Culinária e música são apenas dois aspectos do complexo de inferioridade que nós portugueses do estrangeiro temos em relação aos que vivem em Portugal.
Outros mais sérios existem, como a facilidade com que em certos casos os nossos compatriotas nos levam à certa em negócios, investimentos e outros assuntos financeiros. Sei de casos de pessoas, que não seriam capazes de se envolverem em negócios de poucas centenas de dólares com um “canadiano”, sem terem tudo legalizado, que se metem em empreendimentos financeiros em Portugal, no valor de milhares de dólares, sem obterem garantias e protecção legal.
É necessário, que quer seja na culinária, arte, desportos, negócios, ou qualquer outra actividade, tenhamos orgulho e confiança na nossa comunidade luso canadiana. Os nossos compatriotas que vivem em Portugal e aquilo que eles produzem não são sempre melhores do que nós temos aqui no Canadá, mas muitas vezes absolutamente iguais ou até piores.
Somos hoje uma comunidade mais numerosa que a maioria das cidades portuguesas. Luso-canadianos, são hoje, juízes, advogados, empresários, médicos, membros das forças armadas, deputados, cientistas, dirigentes sindicais, professores universitários, pilotos, escritores e muito especialmente honestos trabalhadores que muito contribuem para esta sociedade.
Na realidade, nós que vivemos neste país, não somos apenas uns milhares de portugueses num país estranho, mas formamos uma comunidade, a luso-canadiana. Temos os nossos jornais, programas de rádio e televisão, clubes e associações, igrejas, empresas, organizações nacionais ou providenciais, editamos livros, possuímos grupos etnográficos e folclóricos, e até somos donos dum banco, o Portuguese Credit Union. Também ao fim de mais de meio século de existência, criamos características próprias, alias reconhecidas pelos nossos compatriotas em Portugal, quando os visitamos, os quais muitas vezes nos acham diferentes.

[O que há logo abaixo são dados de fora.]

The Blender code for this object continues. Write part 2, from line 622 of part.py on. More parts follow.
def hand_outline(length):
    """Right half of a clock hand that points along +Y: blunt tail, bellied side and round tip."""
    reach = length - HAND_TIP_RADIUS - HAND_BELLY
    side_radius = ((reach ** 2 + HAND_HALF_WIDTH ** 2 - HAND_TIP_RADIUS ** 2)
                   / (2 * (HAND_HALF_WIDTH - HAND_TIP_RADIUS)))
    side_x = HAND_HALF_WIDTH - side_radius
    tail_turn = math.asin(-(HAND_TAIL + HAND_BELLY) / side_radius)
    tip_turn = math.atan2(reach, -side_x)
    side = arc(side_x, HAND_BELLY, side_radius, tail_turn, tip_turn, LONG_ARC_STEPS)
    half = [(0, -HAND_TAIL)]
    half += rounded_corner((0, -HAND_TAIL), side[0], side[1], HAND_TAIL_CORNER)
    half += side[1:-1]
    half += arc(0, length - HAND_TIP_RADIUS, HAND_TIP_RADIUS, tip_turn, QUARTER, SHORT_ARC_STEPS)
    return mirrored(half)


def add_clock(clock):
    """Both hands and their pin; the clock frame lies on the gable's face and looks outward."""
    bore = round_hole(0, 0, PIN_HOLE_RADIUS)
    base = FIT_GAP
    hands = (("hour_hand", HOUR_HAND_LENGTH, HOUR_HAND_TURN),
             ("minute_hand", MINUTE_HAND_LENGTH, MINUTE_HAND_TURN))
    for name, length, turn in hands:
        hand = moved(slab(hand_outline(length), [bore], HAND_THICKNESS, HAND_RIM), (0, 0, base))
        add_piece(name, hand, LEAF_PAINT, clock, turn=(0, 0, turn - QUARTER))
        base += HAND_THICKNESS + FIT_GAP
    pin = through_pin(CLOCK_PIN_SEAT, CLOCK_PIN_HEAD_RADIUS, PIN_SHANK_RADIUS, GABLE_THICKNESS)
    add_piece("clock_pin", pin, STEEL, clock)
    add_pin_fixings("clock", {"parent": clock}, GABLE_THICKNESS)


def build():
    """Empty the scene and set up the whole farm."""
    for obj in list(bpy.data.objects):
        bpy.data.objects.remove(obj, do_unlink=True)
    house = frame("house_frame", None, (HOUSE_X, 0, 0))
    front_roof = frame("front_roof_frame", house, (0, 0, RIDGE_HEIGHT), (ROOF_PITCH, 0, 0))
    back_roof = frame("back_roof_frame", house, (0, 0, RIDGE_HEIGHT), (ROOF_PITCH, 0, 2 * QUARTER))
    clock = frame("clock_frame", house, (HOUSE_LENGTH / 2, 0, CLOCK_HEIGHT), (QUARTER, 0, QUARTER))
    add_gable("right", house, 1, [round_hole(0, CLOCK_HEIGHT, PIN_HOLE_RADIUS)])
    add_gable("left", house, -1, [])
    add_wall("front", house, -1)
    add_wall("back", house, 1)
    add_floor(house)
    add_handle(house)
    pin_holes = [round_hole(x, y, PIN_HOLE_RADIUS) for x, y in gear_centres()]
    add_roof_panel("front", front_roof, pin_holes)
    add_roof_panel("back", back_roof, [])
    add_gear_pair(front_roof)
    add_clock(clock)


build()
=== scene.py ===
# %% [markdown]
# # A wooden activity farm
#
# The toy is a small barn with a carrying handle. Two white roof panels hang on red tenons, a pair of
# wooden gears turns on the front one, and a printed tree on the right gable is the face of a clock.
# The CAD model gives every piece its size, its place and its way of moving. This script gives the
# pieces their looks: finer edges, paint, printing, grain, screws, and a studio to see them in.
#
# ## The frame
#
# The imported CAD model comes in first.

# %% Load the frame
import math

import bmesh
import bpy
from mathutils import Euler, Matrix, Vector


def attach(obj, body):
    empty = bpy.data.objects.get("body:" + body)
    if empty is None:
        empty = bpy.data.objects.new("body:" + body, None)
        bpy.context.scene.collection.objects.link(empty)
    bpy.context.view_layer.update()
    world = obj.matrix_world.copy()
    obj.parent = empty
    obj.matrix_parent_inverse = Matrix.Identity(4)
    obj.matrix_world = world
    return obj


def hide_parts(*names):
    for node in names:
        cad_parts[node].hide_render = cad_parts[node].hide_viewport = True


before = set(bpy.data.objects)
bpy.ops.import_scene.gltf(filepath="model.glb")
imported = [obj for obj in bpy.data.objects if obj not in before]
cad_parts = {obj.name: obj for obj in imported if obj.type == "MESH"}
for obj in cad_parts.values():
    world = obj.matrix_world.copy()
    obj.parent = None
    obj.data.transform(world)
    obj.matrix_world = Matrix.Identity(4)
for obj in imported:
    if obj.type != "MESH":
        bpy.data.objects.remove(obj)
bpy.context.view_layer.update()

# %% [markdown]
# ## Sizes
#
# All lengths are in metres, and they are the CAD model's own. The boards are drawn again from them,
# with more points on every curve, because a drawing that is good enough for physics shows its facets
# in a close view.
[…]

Nós, os luso-canadianos somos em certa medida, portugueses diferentes. Embora sejamos ramos da mesma planta, crescemos noutro terreno. Os nossos hábitos, gestos e até a linguagem. São em certa medida diferentes da dos portugueses que vivem em Portugal. Seja como for, não somos inferiores, mais atrasados ou temos uma culinária pior. Filhos da mesma pátria, crescemos de maneira diferente o que nos leva muitas vezes a ter o gosto e atitudes diferentes mas não inferiores ao dos portugueses que vivem em Portugal. É caso para dizer que devemos ter orgulho não só em ser portugueses, mas também luso-canadianos.